▸ **The records**
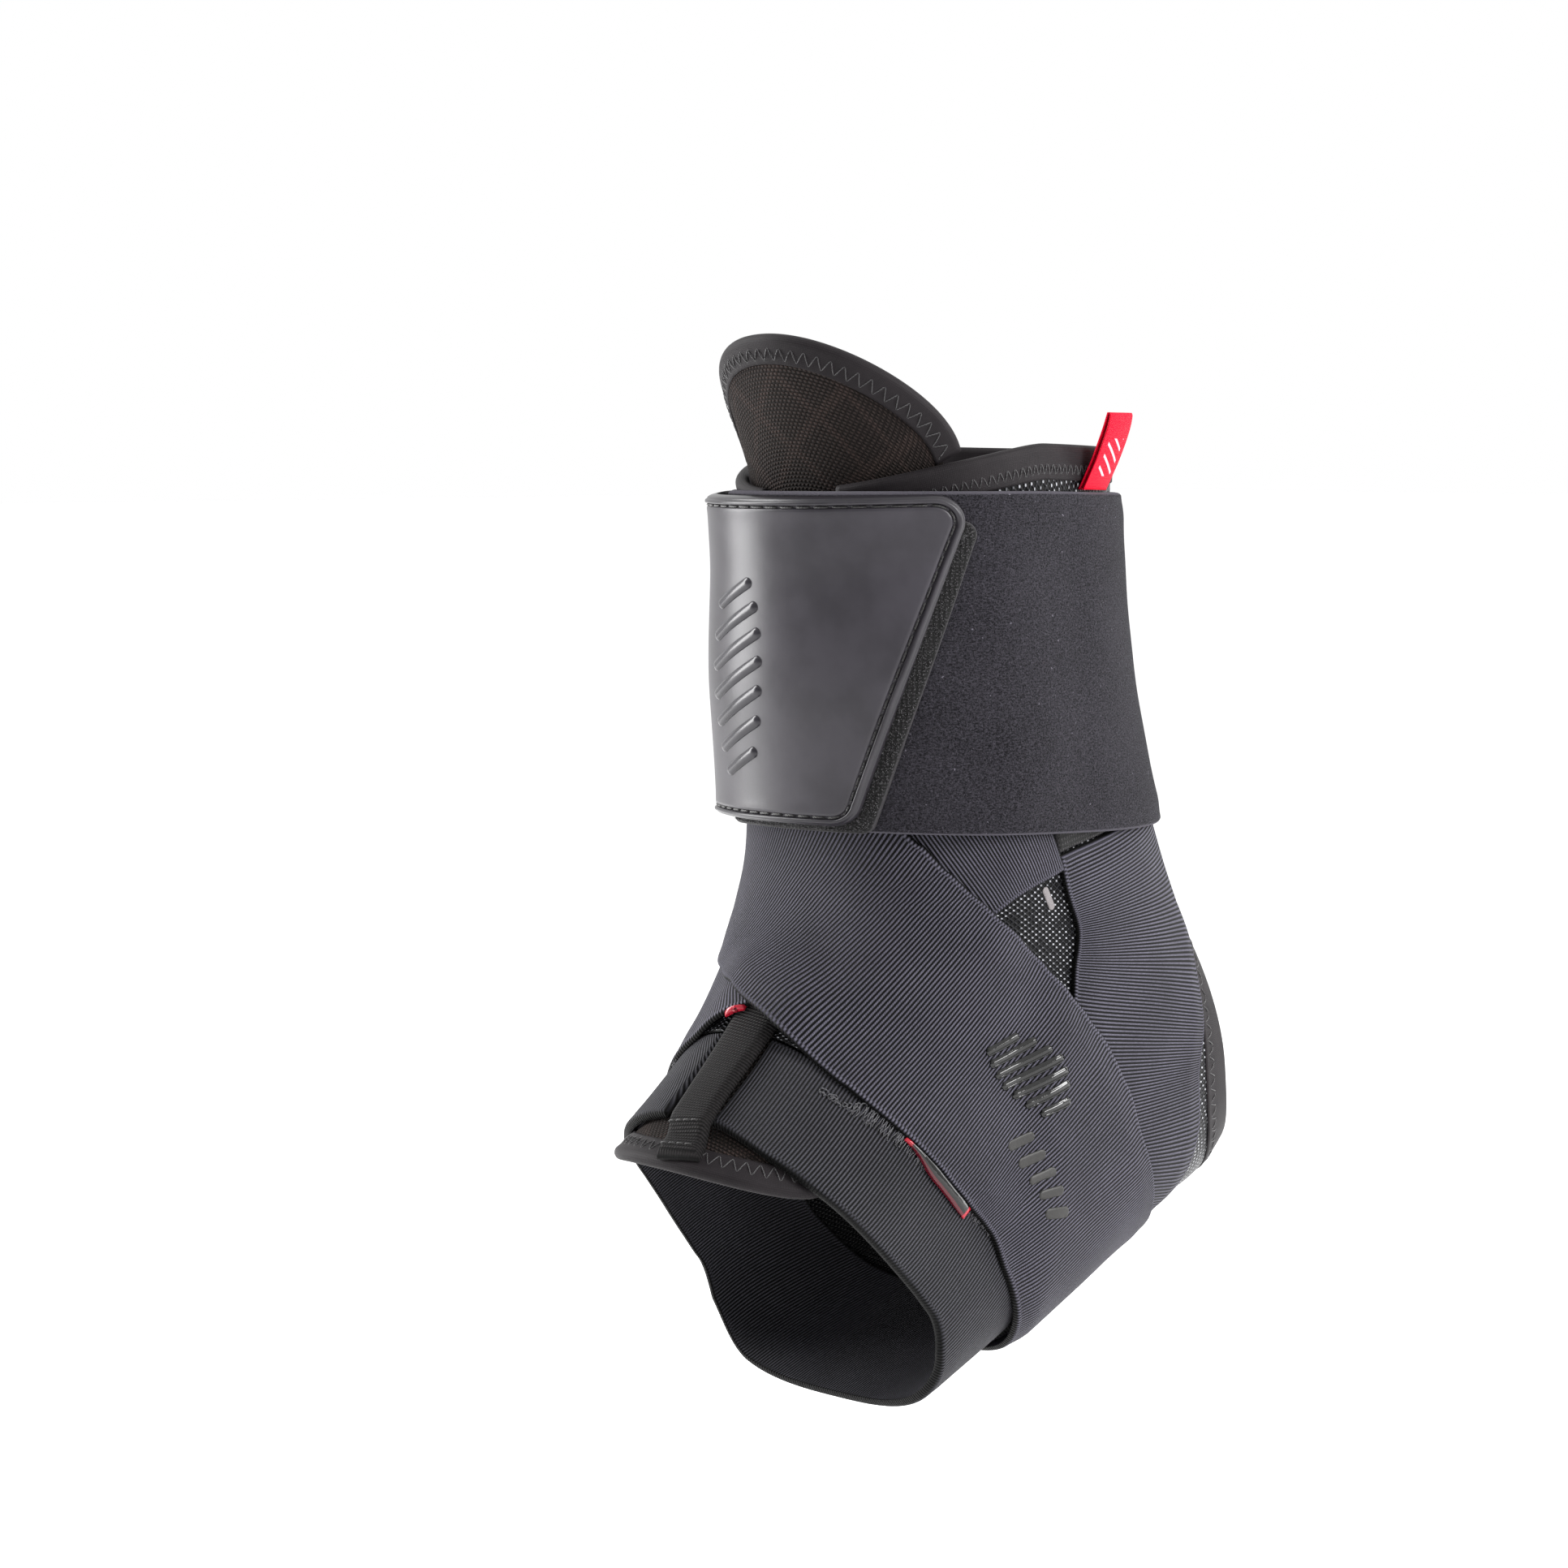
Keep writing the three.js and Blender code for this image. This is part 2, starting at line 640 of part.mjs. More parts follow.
function topBinding() {
  const places = edgePlaces(bodyTopLine, 0);
  const across = spread(topBindingWidth / 2, 2).map((x) => x - topBindingWidth / 2);
  const grid = ribbonGrid(places, across, bodyThickness);
  return sheet(grid, plus(bodyIn, -bindingProud), plus(bodyOut, bindingProud));
}

function heelBinding() {
  const across = spread(heelBindingWidth / 2, 2).map((x) => x - heelBindingWidth / 2);
  const grid = ribbonGrid(heelRing(0), across, bodyThickness, true);
  return sheet(grid, plus(bodyIn, -bindingProud), plus(bodyOut, bindingProud), true);
}

function midfootBand() {
  const seam = edgePlaces(bandLine("seam"), -seamGap);
  const toe = edgePlaces(bandLine("toe"), 0);
  const grid = sharesOf(bandRows).map(({ share }) => blend(seam, toe, share));
  return sheet(grid, bodyIn, bodyOut);
}

// The webbing pull tab, the straps with their hook ends, and the small tags at the straps' edges
function pullTab() {
  const places = placesAlong(pullRun, 0, pullRun.run, clothStep);
  const grid = ribbonGrid(places, spread(pullTabWidth / 2, 2), strapHeight);
  return sheet(grid, pullIn, plus(pullIn, webbingThickness));
}

// A strap and the hook piece that ends it, cut from one ribbon.
function strap(run, height) {
  const stop = run.run - strapEndLength;
  const main = placesAlong(run, 0, stop - seamGap, clothStep);
  const end = placesAlong(run, stop, run.run, clothStep);
  const grid = ribbonGrid([...main, ...end], spread(strapWidth / 2, strapColumns), strapHeight);
  return [grid.slice(0, main.length), grid.slice(main.length)].map((part) => {
    return sheet(part, height, plus(height, strapThickness));
  });
}

function edgeTag(run, tag, height) {
  const places = placesAlong(run, tag.from * run.run, tag.to * run.run, clothStep / 2);
  const middle = (strapWidth / 2 + seamGap + tag.width / 2) * tag.side;
  const across = spread(tag.width / 2, 1).map((x) => x + middle);
  return sheet(ribbonGrid(places, across, strapHeight), height, plus(height, tagThickness));
}

// The cuff, and a chart on it: millimetres along its middle from the shin, and across it upwards
function cuffLine(share) {
  return { level: cuffMiddle, angle: THREE.MathUtils.lerp(cuffFrom, cuffTo, share) };
}

function cuffBand() {
  const run = walk(cuffLine, cuffLift);
  const places = placesAlong(run, 0, run.run, clothStep);
  const grid = ribbonGrid(places, spread(cuffHeight / 2, cuffColumns), cuffLift);
  return sheet(grid, cuffIn, cuffOut);
}

function chartLine(share) {
  return { level: cuffMiddle, angle: THREE.MathUtils.lerp(-chartTurn, chartTurn, share) };
}

function atAngle(dense, angle) {
  return dense.find((place) => place.angle >= angle) || dense[dense.length - 1];
}

const chartRun = walk(chartLine, cuffLift);
const chartMiddle = atAngle(chartRun.dense, 0).run;

function onCuff(along, across) {
  const place = atRun(chartRun.dense, chartMiddle + along);
  const next = atRun(chartRun.dense, chartMiddle + along + 1);
  const heading = lifted(next, cuffLift).sub(lifted(place, cuffLift)).normalize();
  const side = formNormal(place.level, place.angle).cross(heading);
  return slide(place, side, across, cuffLift);
}

const cuffTop = cuffHeight / 2;
const slant = (tabTopReach - tabBottomReach) / cuffHeight;

// Places on the cuff in a plate's outline: upright at the back, slanted at the front, its corners rounded.
function plateGrid(plate, alongSteps, acrossSteps) {
  return acrossSteps.map((across) => {
    const fromEdge = Math.min(across - plate.low, plate.high - across);
    const short = Math.max(0, plate.corner - fromEdge);
    const tuck = plate.corner - Math.sqrt(plate.corner ** 2 - short ** 2);
    const from = -plate.back + tuck;
    const to = tabBottomReach + (across + cuffTop) * slant + plate.border - tuck;
    return alongSteps.map((step) => {
      const forward = from + step.share * (to - from) + (step.fromStart || 0);
      const along = step.fromEnd ? to - step.fromEnd : forward;
      return { ...onCuff(along, across), onRim: step.onRim || fromEdge < rimWidth + rimReach };
    });
  });
}

const tabPlate = {
  low: tabShort - cuffTop,
  high: cuffTop,
  back: tabBackReach,
  border: 0,
  corner: tabCorner,
};
const padPlate = {
  low: -cuffTop,
  high: cuffTop - hookTopDrop,
  back: hookBackReach,
  border: hookBorder,
  corner: tabCorner / 2,
};

// Steps over a plate from one edge to the other, with extra ones at each edge.
function acrossPlate(plate, edges, count) {
  const inner = edges[edges.length - 1];
  const rise = plate.high - plate.low - 2 * inner;
  const middle = Array.from({ length: count - 1 }, (_, k) => plate.low + inner + (rise * (k + 1)) / count);
  return [...edges.map((e) => plate.low + e), ...middle, ...edges.map((e) => plate.high - e).reverse()];
}

function sharesOf(count) {
  return Array.from({ length: count + 1 }, (_, k) => ({ share: k / count }));
}

function tabIn(place) {
  const run = atAngle(chartRun.dense, place.angle).run - chartMiddle;
  const onHook = THREE.MathUtils.smoothstep(run, -hookBackReach - rampEnd, -hookBackReach - rampStart);
  return cuffOut(place) + layerGap + onHook * (hookThickness + layerGap);
}

function plateOut(place) {
  return tabIn(place) + tabThickness;
}

function closureTab() {
  const inner = rimWidth + rimSlope;
  const middle = sharesOf(tabColumns).slice(1, -1);
  const alongSteps = [
    { share: 0, onRim: true },
    { share: 0, fromStart: rimWidth, onRim: true },
    { share: 0, fromStart: inner },
    ...middle,
    { fromEnd: inner },
    { fromEnd: rimWidth, onRim: true },
    { share: 1, onRim: true },
  ];
  const edges = [0, rimWidth / 2, rimWidth, inner, tabCorner];
  const grid = plateGrid(tabPlate, alongSteps, acrossPlate(tabPlate, edges, tabRows));
  let solid = solidOf(sheet(grid, tabIn, (place) => plateOut(place) + (place.onRim ? rimHeight : 0)));
  for (let k = 0; k < ridgeCount; k += 1) solid = solid.add(solidOf(ridge(k)));
  return geometryOf(solid);
}

// One of the slanted grip ridges, which make a lens shape together.
function ridge(k) {
  const place = k - (ridgeCount - 1) / 2;
  const half = (ridgeLength / 2) * Math.sqrt(1 - (place / (ridgeCount / 2 + 0.5)) ** 2);
  const middle = new THREE.Vector2(ridgeCentre.along, ridgeCentre.across + place * ridgeSpacing);
  const lean = new THREE.Vector2(Math.cos(degrees(ridgeLean)), Math.sin(degrees(ridgeLean)));
  const beside = new THREE.Vector2(-lean.y, lean.x);
  const grid = spread(half, 3).map((along) => spread(ridgeWidth / 2, 1).map((across) => {
    const point = middle.clone().addScaledVector(lean, along).addScaledVector(beside, across);
    return onCuff(point.x, point.y);
  }));
  return sheet(grid, plus(plateOut, -ridgeHeight), plus(plateOut, ridgeHeight));
}

function hookPad() {
  const steps = acrossPlate(padPlate, [0, padPlate.corner], padRows);
  const grid = plateGrid(padPlate, sharesOf(padColumns), steps);
  const bottom = plus(cuffOut, layerGap);
  return sheet(grid, bottom, plus(bottom, hookThickness));
}

// The folded ribbon label that stands on the body's top binding behind the ankle
function rearLabel() {
  const along = atAngle(chartRun.dense, labelAngle).run - chartMiddle;
  const foot = cuffTop + seamGap * 2;
  const grid = sharesOf(labelRows).map(({ share }) => {
    const rise = labelHeight * share;
    return spread(labelWidth / 2, 2).map((x) => ({ ...onCuff(along + x, foot + rise), rise }));
  });
  const bottom = (place) => bodyOut(place) + bindingProud + layerGap + place.rise * labelLean;
  return sheet(grid, bottom, plus(bottom, tagThickness));
}

const [underStrap, underEnd] = strap(underRun, aboveBody);
const [overStrap, overEnd] = strap(overRun, overIn);
const PIECES = [
  ["tongue", tonguePanel(), 0x2a2725, 0.95, 0],
  ["tongue_top_binding", tongueBinding(tongueTop), 0x1d1d20, 0.8, 0],
  ["tongue_toe_binding", tongueBinding(tongueToe), 0x1d1d20, 0.8, 0],
  ["body_shell", bodyShell(), 0x18181a, 0.7, 0],
  ["top_binding", topBinding(), 0x1d1d20, 0.8, 0],
  ["heel_binding", heelBinding(), 0x1d1d20, 0.8, 0],
  ["midfoot_band", midfootBand(), 0x1c1c1e, 0.85, 0],
  ["pull_tab", pullTab(), 0x232120, 0.75, 0],
  ["under_strap", underStrap, 0x29292d, 0.85, 0],
  ["under_strap_end", underEnd, 0x101012, 0.98, 0],
  ["over_strap", overStrap, 0x2b2b30, 0.85, 0],
  ["over_strap_end", overEnd, 0x101012, 0.98, 0],
  ["side_tag", edgeTag(overRun, sideTag, aboveBody), 0x8a1520, 0.4, 0],
  ["front_tag", edgeTag(underRun, frontTag, aboveBody), 0xb01525, 0.5, 0],
  ["cuff_band", cuffBand(), 0x2a2a2c, 0.95, 0],
  ["hook_pad", hookPad(), 0x121213, 0.98, 0],
  ["closure_tab", closureTab(), 0x4b4b4e, 0.45, 0],
  ["rear_label", rearLabel(), 0xc8102e, 0.5, 0],
];

const group = new THREE.Group();
for (const [name, geometry, color, roughness, metalness] of PIECES) {
  const mesh = new THREE.Mesh(geometry, new THREE.MeshStandardMaterial({ color, roughness, metalness }));
  mesh.name = name;
  group.add(mesh);
}

export default group;
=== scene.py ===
# The looks of a wrap-around ankle brace for a left foot, in the form it has when worn with the heel lifted.
# Each cloth layer is laid finely over the same leg-and-foot form that its solid was made on.
# Sizes are in millimetres, and MM turns them into metres. +Z is up, the toes are towards -Y.
import math

import bpy
import numpy as np
from mathutils import Matrix, Vector

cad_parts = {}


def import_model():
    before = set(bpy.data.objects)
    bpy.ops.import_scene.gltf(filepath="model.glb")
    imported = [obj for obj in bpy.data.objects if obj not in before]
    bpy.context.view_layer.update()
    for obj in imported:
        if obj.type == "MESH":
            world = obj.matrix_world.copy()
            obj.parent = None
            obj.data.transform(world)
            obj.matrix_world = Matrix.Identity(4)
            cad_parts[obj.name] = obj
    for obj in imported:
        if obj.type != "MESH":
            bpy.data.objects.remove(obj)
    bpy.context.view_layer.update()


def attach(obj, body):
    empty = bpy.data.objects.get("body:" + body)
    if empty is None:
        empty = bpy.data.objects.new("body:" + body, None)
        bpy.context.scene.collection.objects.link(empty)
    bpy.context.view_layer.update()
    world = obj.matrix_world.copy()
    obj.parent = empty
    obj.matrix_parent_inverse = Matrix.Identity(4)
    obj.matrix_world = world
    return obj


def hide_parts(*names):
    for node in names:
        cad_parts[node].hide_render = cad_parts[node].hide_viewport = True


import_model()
MM = 0.001

# The form inside the brace
ANKLE_DEPTH = 75.0
ANKLE_WIDTH = 66.0
LEG_RISE = 190.0
FOOT_REACH = 129.0
FOOT_DROP = 119.0
FOOT_WIDTH = 89.0

# The cloth
TONGUE_THICKNESS = 2.8
BODY_THICKNESS = 2.0
BINDING_PROUD = 0.4
STRAP_THICKNESS = 1.3
CUFF_THICKNESS = 1.8
HOOK_THICKNESS = 1.2
WEBBING_THICKNESS = 1.5
TAG_THICKNESS = 1.5
LAYER_GAP = 0.65  # between one layer's solid and the next
SINK = 0.57  # how much of that gap a layer closes at its edges
SEAM_GAP = 0.45

# Widths and lengths
TONGUE_BINDING_WIDTH = 6.5
TOP_BINDING_WIDTH = 7.5
HEEL_BINDING_WIDTH = 10.5
STRAP_WIDTH = 49.0
STRAP_END_LENGTH = 30.0
CUFF_HEIGHT = 73.0
PULL_TAB_WIDTH = 10.0
LABEL_WIDTH = 12.0
LABEL_HEIGHT = 17.0

# The moulded closure tab, measured along the cuff from the middle of the shin
TAB_TOP_REACH = 42.5
TAB_BOTTOM_REACH = 20.0
TAB_BACK_REACH = 50.0
TAB_SHORT = 1.8
TAB_CORNER = 6.0
TAB_THICKNESS = 1.8
HOOK_BORDER = 3.6
HOOK_TOP_DROP = 6.0
HOOK_BACK_REACH = 18.0

# Sections of the form from the top down, as shares of the sizes above. Columns: front out, front up,
# back out, back up, outer, inner, widest, front power, back power.
FRONT_OUT, FRONT_UP, BACK_OUT, BACK_UP, OUTER, INNER, WIDEST, FRONT_POWER, BACK_POWER = range(9)
LEG_ROWS = [
    [0.93, 1.0, -0.39, 0.97, 0.68, 0.65, 0.52, 2.1, 2.1],
    [0.73, 0.685, -0.45, 0.665, 0.545, 0.56, 0.52, 2.1, 2.0],
    [0.575, 0.5, -0.44, 0.485, 0.5, 0.485, 0.5, 2.1, 2.0],
    [0.515, 0.29, -0.465, 0.275, 0.5, 0.475, 0.5, 2.1, 2.0],
    [0.48, 0.115, -0.63, 0.07, 0.53, 0.5, 0.46, 2.1, 2.0],
    [0.53, 0.025, -0.845, -0.065, 0.545, 0.52, 0.42, 2.1, 2.0],
]
FOOT_ROWS = [
    [0.37, -0.075, -0.61, -0.31, 0.395, 0.395, 0.42, 2.1, 2.0],
    [0.44, -0.175, -0.51, -0.48, 0.38, 0.38, 0.48, 2.1, 2.2],
    [0.525, -0.27, -0.28, -0.565, 0.395, 0.395, 0.55, 2.1, 2.4],
    [0.625, -0.355, -0.025, -0.69, 0.415, 0.405, 0.62, 2.1, 2.5],
    [0.765, -0.43, 0.265, -0.83, 0.45, 0.43, 0.66, 2.1, 2.6],
    [1.0, -0.565, 0.605, -1.0, 0.505, 0.495, 0.66, 2.1, 2.5],
]

# Places on the form: a level counts rows from the top, an angle in degrees runs from the front (0)
# over the outer side (90) to the back or the sole (180).
TONGUE_TOP = {"level": 1.02, "angle": 6, "fall": 0.72, "half": 57, "turn": 1}
TONGUE_TOE = {"level": 9.33, "angle": 6, "fall": 0.4, "half": 44, "turn": -1}
BODY_TOP = {"back": 1.62, "front": 1.94, "power": 1.3}
THROAT_OUTER = {"top": 22, "toe": 13}
THROAT_INNER = {"top": -8, "toe": -3}
HEEL_HOLE = {"level": 5.75, "half_level": 0.98, "half_angle": 44, "squareness": 0.78, "egg": 0.14}
CUFF_MIDDLE = 2.86
CUFF_FROM = -30
CUFF_TO = 310
STRAPS_END = {"two": 48, "one": 85, "last": 150, "none": 172, "top": 1.7, "full": 3.1}
LABEL_ANGLE = 109
LABEL_LEAN = 0.3
LABEL_SLANT = 0.12
LABEL_THICKNESS = 0.32
PULL_DROP = (8.65, 9.0)
SIDE_TAG = {"from": 0.302, "to": 0.364, "width": 2.8, "side": -1, "taper": 12.0}
FRONT_TAG = {"from": 0.189, "to": 0.202, "width": 1.3, "side": 1, "taper": 0.5}

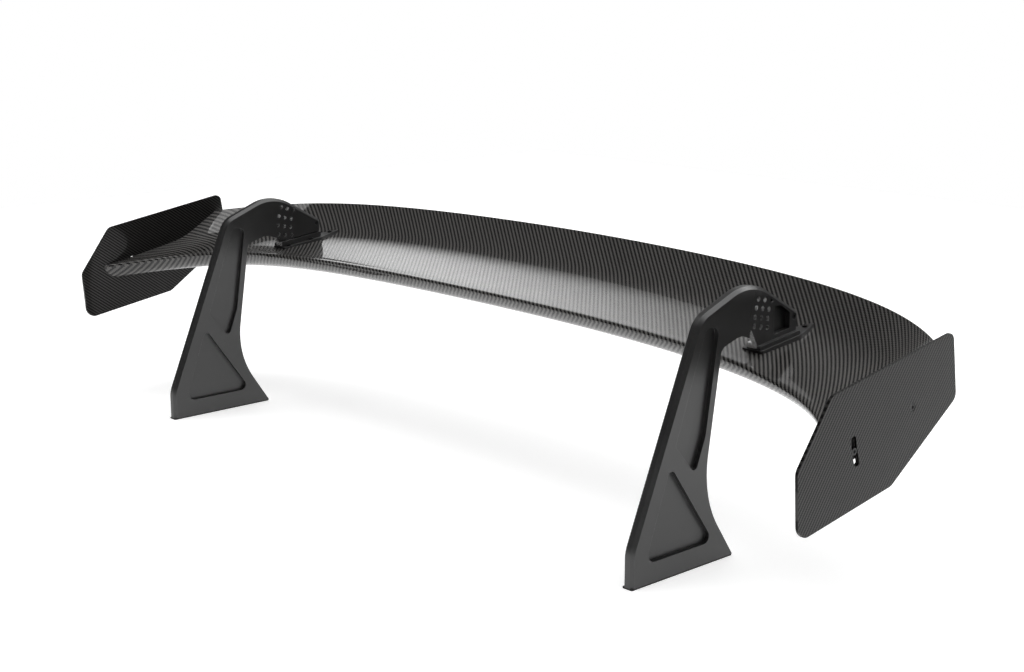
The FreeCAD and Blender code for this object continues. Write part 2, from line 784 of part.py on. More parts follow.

▸ **Exercise directions**
Gather from the entries above all lines that include the string "objects".

▸ **Task answer**
    before = set(bpy.data.objects)
    imported = [obj for obj in bpy.data.objects if obj not in before]
            bpy.data.objects.remove(obj)
    empty = bpy.data.objects.get("body:" + body)
        empty = bpy.data.objects.new("body:" + body, None)
        bpy.context.scene.collection.objects.link(empty)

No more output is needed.